Beginnings of the Order In Ireland
The Dominicans first arrived in Ireland in the year 1224, just three years after the death of St Dominic and the arrival of the friars in England. Two foundations were made in Ireland that first year; one in Drogheda and one in Dublin.
Less than one hundred years previously the Anglo-Norman invasion and conquest of Ireland had begun. The Dominican friars initially made foundations in those regions of Ireland under Anglo-Norman control, but they soon established themselves in the Gaelic parts of the island also. The division within the Irish Church generally (along cultural and linguistic lines: Irish and French/English) was present in the Order right up till the 15th century Observant movement.
Twenty four Dominican communities were founded in Ireland in the thirteenth century, (with only five of these communities having Gaelic founders). They were:

• Drogheda (1224)
• Kilkenny (1225)
• Waterford (1226)
• Limerick (1227)
• Cork (1229)
• Mullingar (1237)
• Athenry (1241)
• Cashel (1243)
• Tralee (1243)
• Newtownards (1244)
• Coleraine (1244)
• Sligo (1252)
• Strade (1252)
• Athy (1253)
• Roscommon (1253)
• Trim (1263)
• Arklow (1264)
• Rosbercon (1267)
• Youghal (1268)
• Lorrha (1269)
• Derry (1274)
• Rathfran (1274)
• Kilmallock (1291)
Irish Growth & Independence
In 1275, 51 years after the arrival of the first Dominicans in Ireland, the communities were formed into a vicariate, subject to the English Dominican province. A number of new communities were founded through the late fourteenth and fifteenth centuries, mostly in the West of Ireland, i.e. were Gaelic influence was strongest. They were:
• Cloonshanville (late 14th century)
• Portumna (1414)
• Longford (1420)
• Toombeola (1427)
• Urlar (1434)
• Tulsk (1448)
• Burrishoole (1486)
• Galway (1488)
• Clooneymeaghan (1488)
• Ballindoon (1507)
The Dominicans in Ireland were formed into an independent Province in 1636.
19th Century to Present
The contemporary period of the history of the Preachers begins more or less in the early 19th century with restorations in provinces, undertaken after revolutions destroyed the Order in several countries of the Old and New Worlds.
The revival movement was driven in the main by Jean-Baptiste Henri Lacordaire (1802–1861) owing to the reputation and convincing power of the French orator. He took the habit of a Friar Preacher at Rome (1839), and the province of France was canonically erected in 1850. From this province were detached the province of Lyon, called Occitania (1862), that of Toulouse (1869), and that of Canada (1909). The French restoration likewise furnished many labourers to other provinces, to assist in their organization and progress. From it came the master general who remained longest at the head of the administration during the 19th century, Père Vincent Jandel (1850–1872). Here should be mentioned the province of St. Joseph in the United States.
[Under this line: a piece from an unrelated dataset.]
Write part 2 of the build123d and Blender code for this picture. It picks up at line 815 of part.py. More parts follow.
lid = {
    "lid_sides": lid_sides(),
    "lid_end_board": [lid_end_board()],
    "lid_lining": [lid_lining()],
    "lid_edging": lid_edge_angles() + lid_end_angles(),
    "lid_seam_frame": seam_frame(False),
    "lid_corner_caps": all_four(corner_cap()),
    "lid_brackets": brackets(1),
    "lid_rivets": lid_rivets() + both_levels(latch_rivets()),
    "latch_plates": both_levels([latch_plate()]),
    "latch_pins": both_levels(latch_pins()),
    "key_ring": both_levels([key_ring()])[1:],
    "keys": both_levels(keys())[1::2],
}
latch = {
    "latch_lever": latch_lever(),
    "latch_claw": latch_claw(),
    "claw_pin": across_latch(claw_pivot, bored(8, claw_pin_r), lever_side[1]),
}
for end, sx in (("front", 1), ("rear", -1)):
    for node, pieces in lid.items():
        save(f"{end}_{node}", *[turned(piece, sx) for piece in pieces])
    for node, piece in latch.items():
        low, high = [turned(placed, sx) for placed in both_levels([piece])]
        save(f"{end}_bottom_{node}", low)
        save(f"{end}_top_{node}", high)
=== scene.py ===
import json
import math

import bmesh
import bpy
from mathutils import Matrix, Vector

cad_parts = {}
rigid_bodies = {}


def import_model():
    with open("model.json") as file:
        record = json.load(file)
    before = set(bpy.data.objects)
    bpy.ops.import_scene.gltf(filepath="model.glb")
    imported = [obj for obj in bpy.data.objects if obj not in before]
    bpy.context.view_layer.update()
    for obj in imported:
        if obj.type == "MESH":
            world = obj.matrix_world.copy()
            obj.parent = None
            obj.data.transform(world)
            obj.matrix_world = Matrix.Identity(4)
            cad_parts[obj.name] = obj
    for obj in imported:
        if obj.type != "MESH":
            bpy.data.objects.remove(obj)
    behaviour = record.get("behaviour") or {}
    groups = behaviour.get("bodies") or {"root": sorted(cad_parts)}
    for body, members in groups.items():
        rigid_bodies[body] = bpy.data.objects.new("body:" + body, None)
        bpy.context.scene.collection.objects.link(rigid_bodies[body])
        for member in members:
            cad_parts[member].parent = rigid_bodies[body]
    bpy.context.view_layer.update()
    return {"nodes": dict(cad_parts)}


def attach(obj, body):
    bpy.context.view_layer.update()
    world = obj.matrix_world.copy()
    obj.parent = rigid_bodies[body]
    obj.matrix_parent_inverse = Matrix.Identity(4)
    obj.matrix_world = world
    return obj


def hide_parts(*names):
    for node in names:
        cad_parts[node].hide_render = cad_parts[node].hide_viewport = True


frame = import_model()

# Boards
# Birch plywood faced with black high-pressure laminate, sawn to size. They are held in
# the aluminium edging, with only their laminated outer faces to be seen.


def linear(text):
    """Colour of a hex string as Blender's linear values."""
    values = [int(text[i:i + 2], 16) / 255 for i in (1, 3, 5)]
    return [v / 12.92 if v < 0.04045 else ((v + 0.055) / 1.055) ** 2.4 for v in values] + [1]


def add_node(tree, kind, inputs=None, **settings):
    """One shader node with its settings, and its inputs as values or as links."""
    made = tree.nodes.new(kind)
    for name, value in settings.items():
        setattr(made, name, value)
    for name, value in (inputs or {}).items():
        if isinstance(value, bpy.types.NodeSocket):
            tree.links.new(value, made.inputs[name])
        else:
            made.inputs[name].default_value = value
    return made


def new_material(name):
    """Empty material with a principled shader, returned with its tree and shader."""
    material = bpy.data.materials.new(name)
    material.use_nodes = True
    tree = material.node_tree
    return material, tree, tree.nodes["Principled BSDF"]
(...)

Founded in 1805 by Father Edward Fenwick, afterwards first Bishop of Cincinnati, Ohio (1821–1832), this province has developed slowly, but now ranks among the most flourishing and active provinces of the order. In 1910 it numbered seventeen convents or secondary houses. In 1905, it established a large house of studies at Washington, D.C., called the Dominican House of Studies. There are now four Dominican provinces in the United States.
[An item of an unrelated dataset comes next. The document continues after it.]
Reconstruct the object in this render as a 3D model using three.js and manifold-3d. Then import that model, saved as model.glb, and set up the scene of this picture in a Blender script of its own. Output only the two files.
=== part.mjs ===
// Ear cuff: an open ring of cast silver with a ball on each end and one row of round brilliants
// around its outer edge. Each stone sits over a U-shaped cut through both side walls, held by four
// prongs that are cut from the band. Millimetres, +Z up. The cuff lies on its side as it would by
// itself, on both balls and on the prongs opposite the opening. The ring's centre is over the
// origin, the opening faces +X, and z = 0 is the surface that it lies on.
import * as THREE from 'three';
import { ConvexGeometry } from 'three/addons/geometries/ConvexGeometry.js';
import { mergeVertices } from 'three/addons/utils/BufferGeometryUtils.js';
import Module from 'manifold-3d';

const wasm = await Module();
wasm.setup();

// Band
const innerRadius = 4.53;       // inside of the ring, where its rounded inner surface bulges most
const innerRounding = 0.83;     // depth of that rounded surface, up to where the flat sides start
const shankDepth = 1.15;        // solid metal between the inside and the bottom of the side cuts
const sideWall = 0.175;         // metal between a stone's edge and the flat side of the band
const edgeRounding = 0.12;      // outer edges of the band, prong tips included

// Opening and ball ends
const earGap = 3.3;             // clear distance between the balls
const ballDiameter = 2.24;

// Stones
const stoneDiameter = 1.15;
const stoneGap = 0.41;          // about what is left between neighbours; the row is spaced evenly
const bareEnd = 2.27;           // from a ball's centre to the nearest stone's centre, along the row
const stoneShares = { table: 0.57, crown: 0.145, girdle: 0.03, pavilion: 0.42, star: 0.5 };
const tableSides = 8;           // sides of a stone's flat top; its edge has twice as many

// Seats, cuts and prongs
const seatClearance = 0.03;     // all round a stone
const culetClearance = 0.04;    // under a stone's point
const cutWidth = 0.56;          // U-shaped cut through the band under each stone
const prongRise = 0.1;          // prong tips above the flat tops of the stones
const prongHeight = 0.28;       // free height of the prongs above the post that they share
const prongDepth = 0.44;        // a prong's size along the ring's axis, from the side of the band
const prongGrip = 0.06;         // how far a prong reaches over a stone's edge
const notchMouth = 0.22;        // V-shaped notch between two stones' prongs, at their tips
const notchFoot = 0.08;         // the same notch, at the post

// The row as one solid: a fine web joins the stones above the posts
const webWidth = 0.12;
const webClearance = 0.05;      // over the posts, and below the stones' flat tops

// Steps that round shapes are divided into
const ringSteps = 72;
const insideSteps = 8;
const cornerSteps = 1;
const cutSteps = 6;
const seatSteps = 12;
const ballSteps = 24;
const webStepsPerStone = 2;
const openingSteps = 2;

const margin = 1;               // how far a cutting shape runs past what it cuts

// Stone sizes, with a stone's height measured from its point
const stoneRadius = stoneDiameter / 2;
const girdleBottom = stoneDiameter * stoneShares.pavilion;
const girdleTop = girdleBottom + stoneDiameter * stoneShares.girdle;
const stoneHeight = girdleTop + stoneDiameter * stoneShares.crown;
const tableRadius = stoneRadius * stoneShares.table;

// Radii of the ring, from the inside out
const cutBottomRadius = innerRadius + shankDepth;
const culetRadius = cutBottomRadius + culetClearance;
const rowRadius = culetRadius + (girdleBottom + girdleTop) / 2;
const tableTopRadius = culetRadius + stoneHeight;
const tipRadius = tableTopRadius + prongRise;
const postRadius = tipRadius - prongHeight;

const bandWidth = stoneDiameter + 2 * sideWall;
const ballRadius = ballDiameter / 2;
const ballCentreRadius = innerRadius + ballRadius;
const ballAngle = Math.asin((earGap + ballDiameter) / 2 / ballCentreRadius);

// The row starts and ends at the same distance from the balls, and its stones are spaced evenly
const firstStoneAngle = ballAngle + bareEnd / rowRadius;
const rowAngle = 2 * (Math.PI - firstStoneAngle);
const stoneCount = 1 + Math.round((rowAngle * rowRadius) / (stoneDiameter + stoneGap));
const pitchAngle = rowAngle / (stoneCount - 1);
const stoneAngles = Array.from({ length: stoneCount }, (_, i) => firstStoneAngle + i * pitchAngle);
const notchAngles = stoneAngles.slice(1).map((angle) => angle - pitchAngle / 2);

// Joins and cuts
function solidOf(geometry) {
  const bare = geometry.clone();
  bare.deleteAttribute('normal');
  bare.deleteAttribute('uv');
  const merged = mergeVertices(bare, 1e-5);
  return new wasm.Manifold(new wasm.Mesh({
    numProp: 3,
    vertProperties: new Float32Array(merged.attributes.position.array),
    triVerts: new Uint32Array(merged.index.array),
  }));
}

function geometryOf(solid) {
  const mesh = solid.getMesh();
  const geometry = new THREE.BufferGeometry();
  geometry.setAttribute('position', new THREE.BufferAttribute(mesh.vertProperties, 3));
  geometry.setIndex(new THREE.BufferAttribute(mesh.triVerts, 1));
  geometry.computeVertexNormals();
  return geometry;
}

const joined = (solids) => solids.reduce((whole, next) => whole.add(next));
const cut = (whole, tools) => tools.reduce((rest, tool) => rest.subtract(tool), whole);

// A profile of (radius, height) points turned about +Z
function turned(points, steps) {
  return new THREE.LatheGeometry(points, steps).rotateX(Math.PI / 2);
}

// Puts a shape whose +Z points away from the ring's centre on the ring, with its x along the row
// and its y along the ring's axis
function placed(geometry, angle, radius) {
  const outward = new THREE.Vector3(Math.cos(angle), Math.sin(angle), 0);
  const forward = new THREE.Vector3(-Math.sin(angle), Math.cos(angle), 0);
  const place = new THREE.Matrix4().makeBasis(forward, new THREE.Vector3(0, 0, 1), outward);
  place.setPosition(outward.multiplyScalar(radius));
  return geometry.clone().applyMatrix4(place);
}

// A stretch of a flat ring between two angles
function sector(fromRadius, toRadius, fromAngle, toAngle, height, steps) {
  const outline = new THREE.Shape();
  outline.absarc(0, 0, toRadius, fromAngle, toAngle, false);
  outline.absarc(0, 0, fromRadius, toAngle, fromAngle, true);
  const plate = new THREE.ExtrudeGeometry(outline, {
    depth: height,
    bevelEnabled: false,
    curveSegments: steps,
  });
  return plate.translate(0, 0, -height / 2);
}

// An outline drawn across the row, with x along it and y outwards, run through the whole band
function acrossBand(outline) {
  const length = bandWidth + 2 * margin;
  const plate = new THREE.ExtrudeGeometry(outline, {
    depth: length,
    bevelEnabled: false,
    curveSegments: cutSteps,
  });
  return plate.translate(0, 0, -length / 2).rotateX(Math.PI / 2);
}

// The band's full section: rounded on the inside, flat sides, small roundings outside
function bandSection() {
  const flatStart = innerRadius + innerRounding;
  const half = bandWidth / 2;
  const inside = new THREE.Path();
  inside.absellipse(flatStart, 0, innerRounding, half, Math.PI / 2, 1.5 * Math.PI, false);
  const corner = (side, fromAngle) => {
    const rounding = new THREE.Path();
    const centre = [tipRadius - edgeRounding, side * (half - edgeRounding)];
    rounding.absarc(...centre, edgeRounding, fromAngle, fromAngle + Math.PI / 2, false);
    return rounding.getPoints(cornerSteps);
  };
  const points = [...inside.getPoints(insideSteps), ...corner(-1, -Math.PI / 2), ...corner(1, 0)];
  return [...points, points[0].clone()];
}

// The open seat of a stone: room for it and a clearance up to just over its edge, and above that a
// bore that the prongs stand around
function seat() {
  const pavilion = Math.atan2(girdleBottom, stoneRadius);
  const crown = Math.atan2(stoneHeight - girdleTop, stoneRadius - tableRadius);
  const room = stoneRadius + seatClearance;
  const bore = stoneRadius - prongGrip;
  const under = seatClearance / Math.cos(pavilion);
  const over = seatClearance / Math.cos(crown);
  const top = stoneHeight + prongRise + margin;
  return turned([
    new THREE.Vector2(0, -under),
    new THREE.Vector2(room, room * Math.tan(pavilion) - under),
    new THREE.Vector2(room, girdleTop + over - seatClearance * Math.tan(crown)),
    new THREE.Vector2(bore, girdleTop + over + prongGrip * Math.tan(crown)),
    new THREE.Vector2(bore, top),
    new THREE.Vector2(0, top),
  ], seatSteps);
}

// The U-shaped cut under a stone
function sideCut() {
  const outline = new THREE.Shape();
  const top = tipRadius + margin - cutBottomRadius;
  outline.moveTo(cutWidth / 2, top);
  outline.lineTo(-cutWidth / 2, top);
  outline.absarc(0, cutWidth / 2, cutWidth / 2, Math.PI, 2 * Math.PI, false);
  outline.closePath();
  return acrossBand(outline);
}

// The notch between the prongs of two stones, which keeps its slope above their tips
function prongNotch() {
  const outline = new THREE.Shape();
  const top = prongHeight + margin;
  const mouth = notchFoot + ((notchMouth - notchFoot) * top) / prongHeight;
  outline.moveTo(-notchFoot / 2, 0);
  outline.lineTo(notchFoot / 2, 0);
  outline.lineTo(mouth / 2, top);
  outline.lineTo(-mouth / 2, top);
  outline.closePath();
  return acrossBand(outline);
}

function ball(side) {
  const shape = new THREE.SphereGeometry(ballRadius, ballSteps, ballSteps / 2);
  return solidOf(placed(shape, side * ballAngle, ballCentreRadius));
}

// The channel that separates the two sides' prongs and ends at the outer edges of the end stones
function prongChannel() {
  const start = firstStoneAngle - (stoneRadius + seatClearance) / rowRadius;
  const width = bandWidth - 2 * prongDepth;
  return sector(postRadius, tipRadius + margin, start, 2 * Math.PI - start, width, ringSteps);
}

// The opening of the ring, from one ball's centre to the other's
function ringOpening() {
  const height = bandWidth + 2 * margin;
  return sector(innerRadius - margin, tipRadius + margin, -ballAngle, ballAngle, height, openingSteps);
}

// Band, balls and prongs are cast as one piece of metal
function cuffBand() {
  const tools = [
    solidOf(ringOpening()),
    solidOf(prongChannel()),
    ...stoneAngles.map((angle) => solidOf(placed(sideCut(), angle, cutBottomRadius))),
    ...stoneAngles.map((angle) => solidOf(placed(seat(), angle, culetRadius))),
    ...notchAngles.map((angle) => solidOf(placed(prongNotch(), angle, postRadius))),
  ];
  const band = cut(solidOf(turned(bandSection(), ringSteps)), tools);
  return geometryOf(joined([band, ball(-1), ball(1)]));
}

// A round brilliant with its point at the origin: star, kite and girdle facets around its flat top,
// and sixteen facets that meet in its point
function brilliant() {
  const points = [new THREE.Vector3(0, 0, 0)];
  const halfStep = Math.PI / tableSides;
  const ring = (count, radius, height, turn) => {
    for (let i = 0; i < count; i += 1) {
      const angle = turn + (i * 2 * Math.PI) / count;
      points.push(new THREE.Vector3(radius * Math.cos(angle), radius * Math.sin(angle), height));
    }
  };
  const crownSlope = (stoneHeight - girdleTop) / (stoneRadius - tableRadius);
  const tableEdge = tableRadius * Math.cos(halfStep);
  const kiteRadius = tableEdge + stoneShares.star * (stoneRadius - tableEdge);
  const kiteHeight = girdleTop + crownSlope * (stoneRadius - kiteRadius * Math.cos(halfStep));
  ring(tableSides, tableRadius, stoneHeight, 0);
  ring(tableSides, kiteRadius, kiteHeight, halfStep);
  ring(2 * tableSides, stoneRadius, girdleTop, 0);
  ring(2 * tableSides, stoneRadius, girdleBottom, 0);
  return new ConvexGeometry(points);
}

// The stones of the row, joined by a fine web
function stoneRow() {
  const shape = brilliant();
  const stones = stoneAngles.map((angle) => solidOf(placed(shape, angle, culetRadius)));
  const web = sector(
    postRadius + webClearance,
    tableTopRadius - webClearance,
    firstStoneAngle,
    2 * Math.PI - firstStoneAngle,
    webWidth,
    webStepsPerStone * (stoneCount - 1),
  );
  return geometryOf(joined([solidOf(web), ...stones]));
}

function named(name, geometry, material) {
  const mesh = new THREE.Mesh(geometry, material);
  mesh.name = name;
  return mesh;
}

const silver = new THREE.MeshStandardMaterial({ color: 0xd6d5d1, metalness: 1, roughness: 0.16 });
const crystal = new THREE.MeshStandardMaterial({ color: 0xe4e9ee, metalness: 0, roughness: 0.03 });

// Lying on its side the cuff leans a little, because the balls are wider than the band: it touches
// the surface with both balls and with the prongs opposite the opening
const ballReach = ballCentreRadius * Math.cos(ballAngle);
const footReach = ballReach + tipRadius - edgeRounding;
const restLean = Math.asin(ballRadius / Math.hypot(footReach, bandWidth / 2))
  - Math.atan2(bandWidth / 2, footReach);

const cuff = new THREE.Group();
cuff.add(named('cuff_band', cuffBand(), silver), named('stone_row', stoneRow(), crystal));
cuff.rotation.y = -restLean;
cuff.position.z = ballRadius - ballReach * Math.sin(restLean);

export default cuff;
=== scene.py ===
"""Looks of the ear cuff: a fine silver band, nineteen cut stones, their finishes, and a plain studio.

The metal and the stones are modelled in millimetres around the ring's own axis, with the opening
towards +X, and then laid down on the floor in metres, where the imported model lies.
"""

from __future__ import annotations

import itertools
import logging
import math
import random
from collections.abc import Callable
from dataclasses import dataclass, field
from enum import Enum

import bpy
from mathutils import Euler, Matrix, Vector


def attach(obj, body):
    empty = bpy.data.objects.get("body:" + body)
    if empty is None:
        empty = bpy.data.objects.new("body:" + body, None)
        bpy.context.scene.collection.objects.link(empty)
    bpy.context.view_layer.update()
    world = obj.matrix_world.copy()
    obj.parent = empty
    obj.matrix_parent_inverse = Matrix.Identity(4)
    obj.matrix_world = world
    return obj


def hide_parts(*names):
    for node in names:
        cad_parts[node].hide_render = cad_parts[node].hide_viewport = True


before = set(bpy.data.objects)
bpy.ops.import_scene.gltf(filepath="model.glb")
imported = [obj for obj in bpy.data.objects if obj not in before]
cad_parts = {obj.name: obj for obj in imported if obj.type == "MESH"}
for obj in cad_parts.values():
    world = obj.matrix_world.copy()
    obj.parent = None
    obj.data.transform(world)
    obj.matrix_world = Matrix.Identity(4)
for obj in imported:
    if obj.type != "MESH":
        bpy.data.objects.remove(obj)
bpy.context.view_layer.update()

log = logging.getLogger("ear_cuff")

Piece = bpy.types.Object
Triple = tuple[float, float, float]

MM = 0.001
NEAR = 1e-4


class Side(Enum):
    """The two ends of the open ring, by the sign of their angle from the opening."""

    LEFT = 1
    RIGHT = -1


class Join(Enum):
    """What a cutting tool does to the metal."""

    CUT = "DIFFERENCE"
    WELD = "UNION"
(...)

Since 1903 the pulpit of Notre Dame has been occupied by a succession of Dominicans. Père Henri Didon (d. 1900) was a Dominican. The house of studies of the province of France publishes L’Année Dominicaine (founded 1859), La Revue des Sciences Philosophiques et Theologiques (1907), and La Revue de la Jeunesse (1909). French Dominicans founded and administer the École Biblique et Archéologique française de Jérusalem founded in 1890 by Père Marie-Joseph Lagrange O.P. (1855–1938), one of the leading international centres for Biblical research. It is at the École Biblique that the famed Jerusalem Bible (both editions) was prepared.
Doctrinal Development
Doctrinal development has had an important place in the restoration of the Preachers. Several institutions, besides those already mentioned, played important parts. One such is the Biblical school at Jerusalem, open to the religious of the Order and to secular clerics, which publishes the Revue Biblique. The faculty of theology at the University of Fribourg, confided to the care of the Dominicans in 1890, is flourishing, and has about 250 students. The Pontificium Collegium Internationale Angelicum, the future Pontifical University of Saint Thomas Aquinas, Angelicum established at Rome in 1908 by Master Hyacinth Cormier, opened its doors to regulars and seculars for the study of the sacred sciences. In addition to the reviews above are the Revue Thomiste, founded by Père Thomas Coconnier (d. 1908), and the Analecta Ordinis Prædicatorum (1893). Among numerous writers of the order in this period are: Cardinals Thomas Zigliara (d. 1893) and Zephirin González (d. 1894), two esteemed philosophers; Father Alberto Guillelmotti (d. 1893), historian of the Pontifical Navy, and Father Heinrich Denifle, one of the most famous writers on medieval history (d. 1905).
The Popularity Of The Dominican Order
Since the beginning of the 19th century the number of Preachers has never to have sunk below 3,500. Statistics for 1876 show 3,748, but 500 of these had been expelled from their convents and were engaged in parochial work. Statistics for 1910 show a total of 4,472 nominally or actually engaged in proper activities of the Order. In the year 2000, there were 5,171 Dominican friars in solemn vows, 917 student brothers, and 237 novices. By the year 2010 there were 5,906 Dominican friars, including 4,456 priests. Their provinces cover the world and include four provinces in the United States.